Krishna Kishore, 45, an HR executive from Hyderabad, is among those setting out at 9 am on February 20. He’s a long-distance runner, and this will be his second high-altitude run. Still, preparing for it hasn’t been easy, he says.

Apart from his usual daily runs, training has included wearing ankle and shoulder weights while climbing to and descending from his fifth-floor home. He still expects to struggle. In addition to the thin air, there will be the weight of his clothes and supplies. The race permits no plastic bottles, for instance, so all runners will have to carry their own water, at least between refilling stations.

As part of his prep, Kishore will go on a one-week trip to Ooty, Tamil Nadu, where he will do a daily 5-km run on uphill roads amid the Western Ghats.
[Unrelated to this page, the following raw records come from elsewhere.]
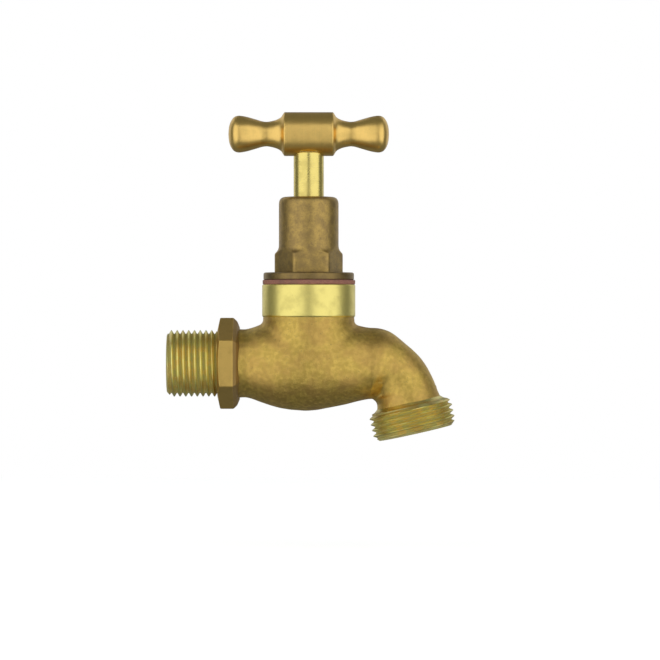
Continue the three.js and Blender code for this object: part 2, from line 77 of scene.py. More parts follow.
def patch(x, y, z, shade=0.0, climb=0):
    """One grid as points and quads. Row i of the last column joins row i + climb of the first."""
    x, y, z, shade = np.broadcast_arrays(x, y, z, shade)
    rows, columns = x.shape
    points = np.stack([x, y, z, shade], axis=-1).reshape(-1, 4)
    i, j = np.meshgrid(np.arange(rows - 1), np.arange(columns), indexing="ij")
    wraps = j + 1 == columns
    step = np.where(wraps, climb, 0)
    beside = np.where(wraps, 0, j + 1)
    low = np.minimum(i + step, rows - 1) * columns + beside
    high = np.minimum(i + 1 + step, rows - 1) * columns + beside
    quads = np.stack([i * columns + j, low, high, (i + 1) * columns + j], axis=-1)
    return points, quads.reshape(-1, 4)


def stitched(*patches):
    """All the patches as one list of points and one of faces, with points in the same place made one."""
    starts = np.cumsum([0] + [len(points) for points, _ in patches])
    points = np.concatenate([points for points, _ in patches])
    quads = np.concatenate([quads + start for (_, quads), start in zip(patches, starts)])
    cells = np.round(points[:, :3] / SAME_PLACE).astype(np.int64)
    _, first, inverse = np.unique(cells, axis=0, return_index=True, return_inverse=True)
    quads = inverse.reshape(-1)[quads]
    repeats = quads == np.roll(quads, -1, axis=1)
    lost = repeats.sum(axis=1)
    faces = quads[(lost == 0) & (quads[:, 0] != quads[:, 2]) & (quads[:, 1] != quads[:, 3])].tolist()
    for corner in range(4):
        faces += np.delete(quads[(lost == 1) & repeats[:, corner]], corner, axis=1).tolist()
    return points[first], faces


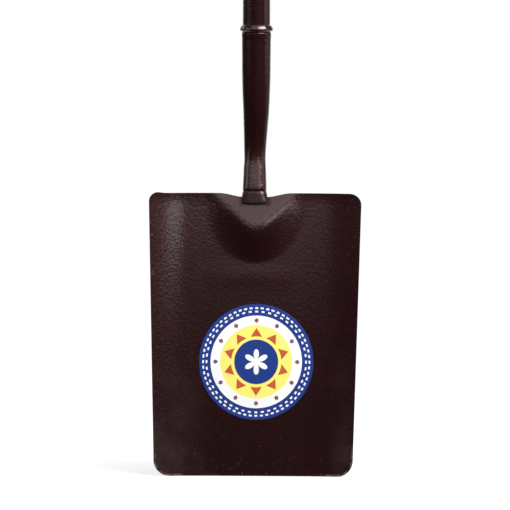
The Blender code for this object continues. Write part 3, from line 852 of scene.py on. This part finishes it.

He will repeat this in Manali, Himachal Pradesh, closer to the date.

Kishore is hopeful that he will finish the run. “This race is more than a test of my endurance,” he says. “I want to send a message to future generations that if they too want to run on a frozen lake, surrounded by beautiful snowclad mountains, we must all work really hard to protect our Himalayas. Otherwise there will be disasters, and they will upend life in the mountains as we know it.”